2. Core Ideal Gas Law ($PV=nRT$) and Unit Requirements

The ideal gas law is derived from combining the three empirical gas laws: Boyle’s law ($P\propto 1/V$ at constant $n,T$), Charles’s law ($V\propto T$ at constant $P,n$), and Avogadro’s law ($V\propto n$ at constant $P,T$). Combining these proportionalities gives the core formula: $$PV=nRT$$ Where $R$ is the universal gas constant. For almost all AP Chemistry problems, you will use $R=0.0821\frac{L\cdot atm}{mol\cdot K}$, which matches the most common units of pressure (atmospheres) and volume (liters) on the exam. If you work with energy units later in the course, you will use $R=8.314\frac{J}{mol\cdot K}$, but this is rarely needed for ideal gas law problems.

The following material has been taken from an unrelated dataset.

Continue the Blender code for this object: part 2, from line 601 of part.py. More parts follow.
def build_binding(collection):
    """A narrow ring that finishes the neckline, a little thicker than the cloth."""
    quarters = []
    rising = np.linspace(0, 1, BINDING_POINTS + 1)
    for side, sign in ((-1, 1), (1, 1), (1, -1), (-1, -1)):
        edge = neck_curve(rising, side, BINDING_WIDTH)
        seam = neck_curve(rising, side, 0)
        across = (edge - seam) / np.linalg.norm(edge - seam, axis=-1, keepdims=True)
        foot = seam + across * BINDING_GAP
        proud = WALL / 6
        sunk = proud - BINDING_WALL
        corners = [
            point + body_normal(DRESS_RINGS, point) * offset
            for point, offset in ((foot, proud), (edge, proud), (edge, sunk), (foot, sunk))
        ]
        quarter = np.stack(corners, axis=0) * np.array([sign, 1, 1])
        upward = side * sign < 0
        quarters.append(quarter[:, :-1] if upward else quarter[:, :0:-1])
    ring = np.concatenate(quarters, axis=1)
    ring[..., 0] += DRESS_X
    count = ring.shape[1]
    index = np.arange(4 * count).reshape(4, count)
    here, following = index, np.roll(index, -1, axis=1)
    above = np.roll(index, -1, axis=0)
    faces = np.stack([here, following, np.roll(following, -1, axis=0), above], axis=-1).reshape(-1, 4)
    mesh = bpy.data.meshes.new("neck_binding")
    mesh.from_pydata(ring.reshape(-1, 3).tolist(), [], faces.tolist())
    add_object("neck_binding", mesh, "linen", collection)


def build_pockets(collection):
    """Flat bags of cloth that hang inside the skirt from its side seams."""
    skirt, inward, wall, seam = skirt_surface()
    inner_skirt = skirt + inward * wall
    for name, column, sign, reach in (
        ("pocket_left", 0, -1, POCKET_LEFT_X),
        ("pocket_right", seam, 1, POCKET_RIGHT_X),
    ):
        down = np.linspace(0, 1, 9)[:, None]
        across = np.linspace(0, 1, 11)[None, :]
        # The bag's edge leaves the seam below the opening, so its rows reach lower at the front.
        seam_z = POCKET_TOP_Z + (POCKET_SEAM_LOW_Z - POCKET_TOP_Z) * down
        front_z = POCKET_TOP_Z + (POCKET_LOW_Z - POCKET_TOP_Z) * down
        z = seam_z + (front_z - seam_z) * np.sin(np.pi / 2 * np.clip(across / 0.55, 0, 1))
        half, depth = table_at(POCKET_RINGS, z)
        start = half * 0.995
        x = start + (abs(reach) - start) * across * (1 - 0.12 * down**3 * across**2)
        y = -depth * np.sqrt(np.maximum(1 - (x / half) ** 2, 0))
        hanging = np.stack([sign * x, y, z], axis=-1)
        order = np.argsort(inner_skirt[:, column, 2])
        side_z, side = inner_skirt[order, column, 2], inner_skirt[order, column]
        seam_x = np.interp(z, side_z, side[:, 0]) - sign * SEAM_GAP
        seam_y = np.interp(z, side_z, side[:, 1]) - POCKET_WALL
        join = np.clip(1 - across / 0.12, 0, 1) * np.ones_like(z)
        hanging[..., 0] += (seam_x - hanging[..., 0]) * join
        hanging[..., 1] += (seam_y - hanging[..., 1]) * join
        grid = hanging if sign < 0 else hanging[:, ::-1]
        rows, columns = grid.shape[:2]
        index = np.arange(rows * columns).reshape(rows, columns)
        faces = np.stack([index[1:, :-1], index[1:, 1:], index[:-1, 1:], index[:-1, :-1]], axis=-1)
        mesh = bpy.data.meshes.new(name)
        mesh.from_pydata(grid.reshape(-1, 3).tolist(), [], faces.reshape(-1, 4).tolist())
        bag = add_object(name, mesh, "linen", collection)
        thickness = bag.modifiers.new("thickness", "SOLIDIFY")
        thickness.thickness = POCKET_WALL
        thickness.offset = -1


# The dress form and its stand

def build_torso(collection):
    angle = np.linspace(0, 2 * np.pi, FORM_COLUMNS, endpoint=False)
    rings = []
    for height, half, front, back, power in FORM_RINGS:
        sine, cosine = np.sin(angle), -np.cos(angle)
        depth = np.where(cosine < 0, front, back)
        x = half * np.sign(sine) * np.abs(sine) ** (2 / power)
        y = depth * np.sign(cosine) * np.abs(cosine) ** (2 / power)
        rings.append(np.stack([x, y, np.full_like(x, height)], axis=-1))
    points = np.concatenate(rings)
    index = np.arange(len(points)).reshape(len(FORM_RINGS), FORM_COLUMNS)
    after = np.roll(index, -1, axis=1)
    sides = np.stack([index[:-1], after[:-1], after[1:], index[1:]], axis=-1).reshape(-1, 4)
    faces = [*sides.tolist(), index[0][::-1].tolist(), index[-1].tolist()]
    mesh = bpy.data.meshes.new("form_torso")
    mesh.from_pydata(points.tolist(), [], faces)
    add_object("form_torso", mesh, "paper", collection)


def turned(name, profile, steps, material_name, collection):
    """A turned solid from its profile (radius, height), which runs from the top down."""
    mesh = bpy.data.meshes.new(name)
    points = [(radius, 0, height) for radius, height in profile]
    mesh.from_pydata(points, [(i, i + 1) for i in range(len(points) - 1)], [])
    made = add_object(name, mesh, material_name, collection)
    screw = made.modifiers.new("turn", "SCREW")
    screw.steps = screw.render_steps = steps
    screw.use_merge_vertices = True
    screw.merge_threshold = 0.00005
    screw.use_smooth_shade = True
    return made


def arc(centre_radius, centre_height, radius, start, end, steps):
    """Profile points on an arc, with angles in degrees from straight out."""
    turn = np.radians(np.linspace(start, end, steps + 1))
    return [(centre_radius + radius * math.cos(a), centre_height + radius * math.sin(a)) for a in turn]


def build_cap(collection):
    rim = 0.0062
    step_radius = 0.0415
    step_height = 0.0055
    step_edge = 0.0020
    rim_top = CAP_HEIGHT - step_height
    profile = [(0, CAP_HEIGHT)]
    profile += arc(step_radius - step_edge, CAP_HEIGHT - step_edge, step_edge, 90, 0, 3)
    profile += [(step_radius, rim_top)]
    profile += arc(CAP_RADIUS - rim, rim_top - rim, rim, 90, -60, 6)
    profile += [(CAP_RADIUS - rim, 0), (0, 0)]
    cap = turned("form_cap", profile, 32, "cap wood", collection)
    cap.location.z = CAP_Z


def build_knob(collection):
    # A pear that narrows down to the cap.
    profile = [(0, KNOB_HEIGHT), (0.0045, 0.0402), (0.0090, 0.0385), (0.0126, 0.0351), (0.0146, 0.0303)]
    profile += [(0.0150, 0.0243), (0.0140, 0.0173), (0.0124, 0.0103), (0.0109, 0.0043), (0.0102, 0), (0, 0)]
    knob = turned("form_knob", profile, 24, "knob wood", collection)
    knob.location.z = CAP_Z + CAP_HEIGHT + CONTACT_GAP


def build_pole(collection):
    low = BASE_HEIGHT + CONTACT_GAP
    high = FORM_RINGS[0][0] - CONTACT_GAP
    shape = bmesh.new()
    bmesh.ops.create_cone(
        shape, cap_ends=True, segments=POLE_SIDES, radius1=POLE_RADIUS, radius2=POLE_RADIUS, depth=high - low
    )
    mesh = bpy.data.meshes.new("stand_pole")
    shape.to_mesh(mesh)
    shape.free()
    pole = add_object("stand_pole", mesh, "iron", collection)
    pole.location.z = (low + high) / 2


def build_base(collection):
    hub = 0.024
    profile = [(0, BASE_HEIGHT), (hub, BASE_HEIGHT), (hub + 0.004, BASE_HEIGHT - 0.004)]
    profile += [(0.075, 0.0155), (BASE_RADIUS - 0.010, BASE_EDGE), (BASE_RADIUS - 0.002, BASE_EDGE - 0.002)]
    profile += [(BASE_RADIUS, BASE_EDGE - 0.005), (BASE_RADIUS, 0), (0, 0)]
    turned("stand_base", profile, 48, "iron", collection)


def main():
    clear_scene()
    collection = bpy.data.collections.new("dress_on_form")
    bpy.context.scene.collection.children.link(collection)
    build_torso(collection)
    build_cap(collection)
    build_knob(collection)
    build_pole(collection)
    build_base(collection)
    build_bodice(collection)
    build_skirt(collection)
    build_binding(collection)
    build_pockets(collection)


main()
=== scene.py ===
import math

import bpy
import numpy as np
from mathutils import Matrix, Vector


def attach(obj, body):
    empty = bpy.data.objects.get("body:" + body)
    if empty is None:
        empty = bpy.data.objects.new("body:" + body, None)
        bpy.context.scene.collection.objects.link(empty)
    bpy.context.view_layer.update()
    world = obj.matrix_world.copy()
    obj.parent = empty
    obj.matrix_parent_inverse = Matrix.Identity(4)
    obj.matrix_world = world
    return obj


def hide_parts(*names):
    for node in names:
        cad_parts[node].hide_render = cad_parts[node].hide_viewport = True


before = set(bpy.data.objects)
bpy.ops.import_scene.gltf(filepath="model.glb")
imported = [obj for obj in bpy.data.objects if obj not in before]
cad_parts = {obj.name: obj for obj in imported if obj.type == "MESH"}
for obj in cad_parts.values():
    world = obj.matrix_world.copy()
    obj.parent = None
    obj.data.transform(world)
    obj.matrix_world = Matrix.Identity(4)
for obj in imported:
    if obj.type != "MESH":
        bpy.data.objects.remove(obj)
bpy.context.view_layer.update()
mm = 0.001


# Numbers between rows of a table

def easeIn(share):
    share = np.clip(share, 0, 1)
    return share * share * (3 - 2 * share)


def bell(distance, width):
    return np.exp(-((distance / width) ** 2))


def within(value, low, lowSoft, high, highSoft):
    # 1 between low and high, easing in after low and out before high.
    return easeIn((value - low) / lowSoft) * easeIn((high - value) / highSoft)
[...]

The non-negotiable requirement of the ideal gas law is that temperature must be in Kelvin, the absolute temperature scale. All other units must match the units of $R$: if you use $R=0.0821$, pressure must be in atmospheres and volume in liters.

Worked Example

Problem: A 2.50 L sample of nitrogen gas is held at 32.0 °C and 1.15 atm. How many moles of nitrogen gas are in the sample?

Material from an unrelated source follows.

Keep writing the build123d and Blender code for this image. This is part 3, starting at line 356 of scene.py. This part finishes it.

1. Convert temperature from Celsius to Kelvin: $T=32.0+273.15=305.15K$
2. List all known values with units matching $R$: $P=1.15atm$, $V=2.50L$, $R=0.0821\frac{L\cdot atm}{mol\cdot K}$, $T=305.15K$
3. Rearrange the ideal gas law to solve for $n$: $n=\frac{PV}{RT}$
4. Plug in values and calculate: $n=\frac{(1.15atm)(2.50L)}{(0.0821\frac{L\cdot atm}{mol\cdot K})(305.15K)}=0.115mol$
5. Verify units: All units cancel except moles, which matches the question request.

Exam tip: Always write down units for every variable and cancel units as you go. If your final units do not match what the question asks for, you know you rearranged the formula incorrectly before you calculate a wrong numerical answer.

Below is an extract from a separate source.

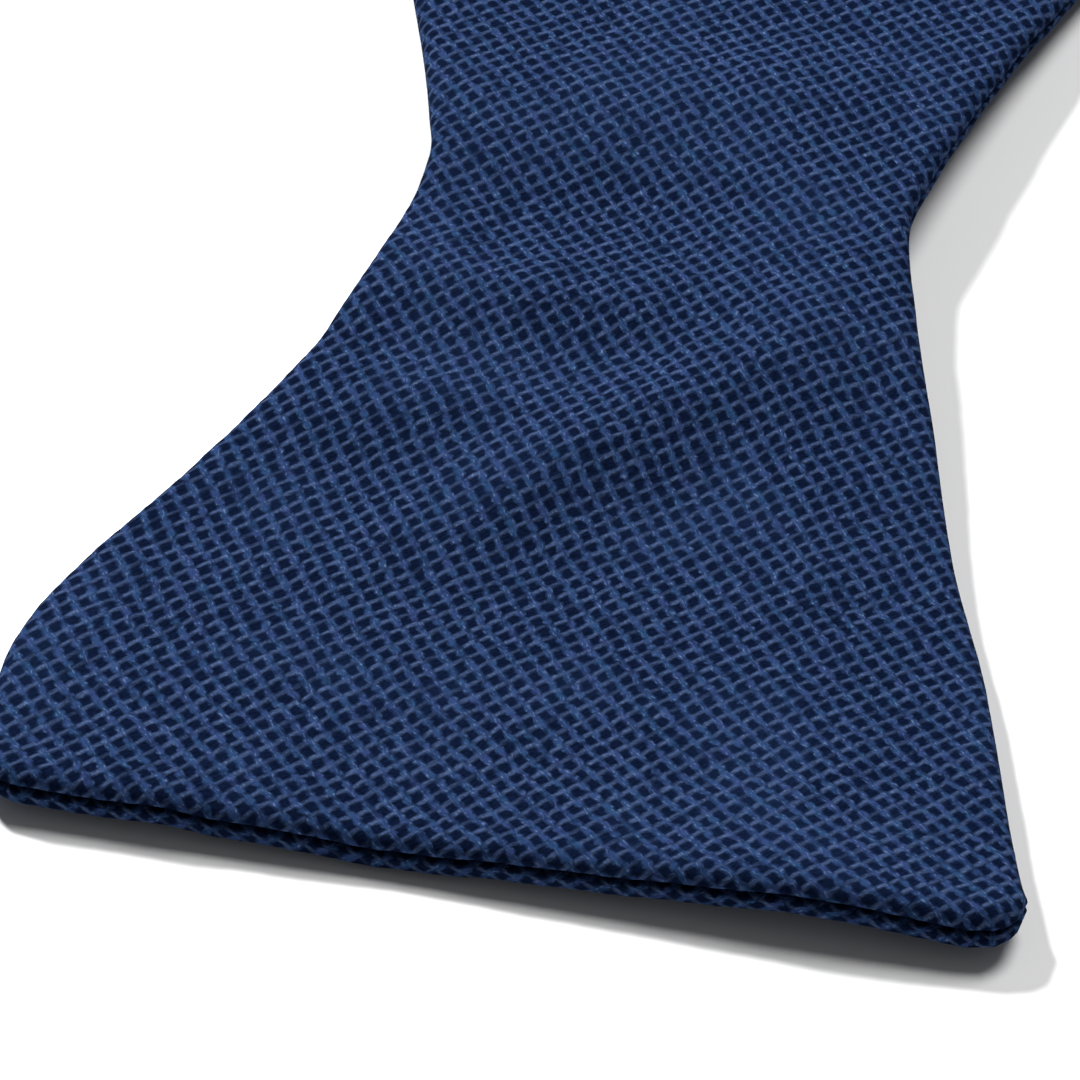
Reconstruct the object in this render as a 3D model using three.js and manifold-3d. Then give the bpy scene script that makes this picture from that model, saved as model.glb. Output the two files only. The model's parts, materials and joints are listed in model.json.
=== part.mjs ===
// An untied self-tie bow tie, laid down with its neckband hooked into a loop.
//
// Each half of the tie is a flat blade (square end, waist, round bulge, throat) that runs on
// into the neckband. The blades lie flat at the front. Behind the throat each band turns on
// edge and bends round to the back, where the adjuster joins the two halves.
// Half A lies at -X and half B is its mirror image at +X. Millimetres, +Z up.

import * as THREE from 'three';
import { mergeVertices } from 'three/addons/utils/BufferGeometryUtils.js';
import Module from 'manifold-3d';

const wasm = await Module();
wasm.setup();

// ---------------------------------------------------------------- driving dimensions

const bladeWidth = 66; // across the square end
const waistWidth = 32.2; // where the blade folds when the bow is tied
const bulgeWidth = 61.6;
const bandWidth = 19;
const waistAt = 58.5; // distances along the tie, from the square end
const bulgeAt = 118;
const throatAt = 190; // seam between blade and neckband
const neckLength = 420; // throat to throat, round the neck
const bulgeGap = 7; // between the two bulges as they lie
const splay = THREE.MathUtils.degToRad(11.7); // of each blade away from the Y axis

const clothThickness = 0.5;
const interliningThickness = 0.8;
const gap = 0.3; // kept between pieces that touch
const tieThickness = 2 * (clothThickness + gap) + interliningThickness;
const edgeWall = 1.2; // cloth turned in along each edge

const twistStart = 163; // the blade lies flat up to here
const twistEnd = 217; // and stands on edge from here
const frontBend = { radius: 27, heading: THREE.MathUtils.degToRad(72) };
const backBendRadius = 28;

const strapWidth = bandWidth - 2 * (edgeWall + gap); // fits between the band's turned edges
const metalRail = 1.6; // top and bottom rails of the slide, hook and eye
const metalHeight = 20;
const strapThickness = 1;
const strapInsert = 6; // length of strap, or of the eye's loop, sewn inside each band end
const barRadius = 1.1; // round bars that cloth or the hook bears on

// Places along the straight back of the loop, from its middle, +X towards half B.
const slideAt = -28;
const hookBarAt = 6;
const eyeNearBarAt = 23;
const eyeFarBarAt = 33;
const bandEndA = -39;
const bandEndB = 38;

// ---------------------------------------------------------------- the tie's own surface

// A smooth curve through [position, value] pairs that never swings past them.
function profile(points) {
  const slope = (i) =>
    (points[i + 1][1] - points[i][1]) / (points[i + 1][0] - points[i][0]);
  const tangent = (i) => {
    if (i === 0 || i === points.length - 1) return 0;
    const before = slope(i - 1);
    const after = slope(i);
    return before * after <= 0 ? 0 : (2 * before * after) / (before + after);
  };
  return (s) => {
    const last = points.length - 1;
    if (s <= points[0][0]) return points[0][1];
    if (s >= points[last][0]) return points[last][1];
    const i = points.findIndex((point) => point[0] > s) - 1;
    const span = points[i + 1][0] - points[i][0];
    const u = (s - points[i][0]) / span;
    return (
      points[i][1] * (2 * u ** 3 - 3 * u ** 2 + 1) +
      points[i + 1][1] * (3 * u ** 2 - 2 * u ** 3) +
      tangent(i) * span * (u ** 3 - 2 * u ** 2 + u) +
      tangent(i + 1) * span * (u ** 3 - u ** 2)
    );
  };
}

const halfWidthAt = profile([
  [0, bladeWidth / 2],
  [5, 31.8],
  [12, 30.8],
  [20, 28.4],
  [30, 24],
  [40, 20.3],
  [50, 17.5],
  [waistAt, waistWidth / 2],
  [63, 17],
  [76, 20.7],
  [90, 25.6],
  [104, 29.6],
  [bulgeAt, bulgeWidth / 2],
  [134, 28.6],
  [150, 23.8],
  [168, 16.4],
  [throatAt, 10],
  [205, bandWidth / 2],
]);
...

3. Derived Relationships: Molar Mass and Gas Density

The ideal gas law can be rearranged to solve for two extremely useful properties for unknown gases: molar mass ($M$) and density ($d$). Recall that moles are defined as $n=\frac{m}{M}$, where $m$ is mass of the gas in grams, and $M$ is molar mass in g/mol. Substitute this into the core ideal gas law: $$PV=\left(\frac{m}{M}\right)RT$$ Rearranging to solve for molar mass gives: $$M=\frac{mRT}{PV}$$ Since density $d=\frac{m}{V}$, substitute this into the equation to get a direct relationship between density, molar mass, pressure, and temperature: $$d=\frac{PM}{RT}$$ These derivations are very common on AP FRQs, where you may be asked to derive the relationship yourself or use it to find the molar mass of an unknown gas from experimental data.

Worked Example

Problem: A 0.512 g sample of an unknown volatile liquid is vaporized at 98.0 °C and 0.980 atm. The volume of the vapor is measured as 273 mL. What is the molar mass of the unknown liquid?

1. Convert units to match $R=0.0821L\cdot atm/(mol\cdot K)$: $V=273mL=0.273L$, $T=98.0+273.15=371.15K$, $m=0.512g$, $P=0.980atm$
2. Use the rearranged formula for molar mass: $M=\frac{mRT}{PV}$
3. Plug in values: $M=\frac{(0.512g)(0.0821\frac{L\cdot atm}{mol\cdot K})(371.15K)}{(0.980atm)(0.273L)}$
4. Cancel units: atm, L, and K cancel, leaving g/mol (the correct unit for molar mass).
5. Calculate: $M=58.4g/mol$

Exam tip: If you forget the derived formula for molar mass or density, just start from $PV=nRT$ and substitute $n=m/M$ step-by-step. You will never lose points for deriving it yourself, and you avoid memorizing the formula incorrectly.

4. Dalton's Law of Partial Pressures

For mixtures of non-reacting ideal gases, the ideal gas law applies to the mixture as a whole and to each individual gas in the mixture. Dalton’s law of partial pressures states that the total pressure of a mixture is equal to the sum of the partial pressures of each individual gas, where the partial pressure of a gas is the pressure it would exert if it occupied the entire container alone. Mathematically: $$P_{total}=P_1+P_2+P_3+...+P_n$$ Since all gases in the same mixture share the same volume and temperature, partial pressure is proportional to the mole fraction of the gas ${\chi }_i=\frac{n_i}{n_{total}}$, giving the useful relationship: $P_i={\chi }_i{P}_{total}$.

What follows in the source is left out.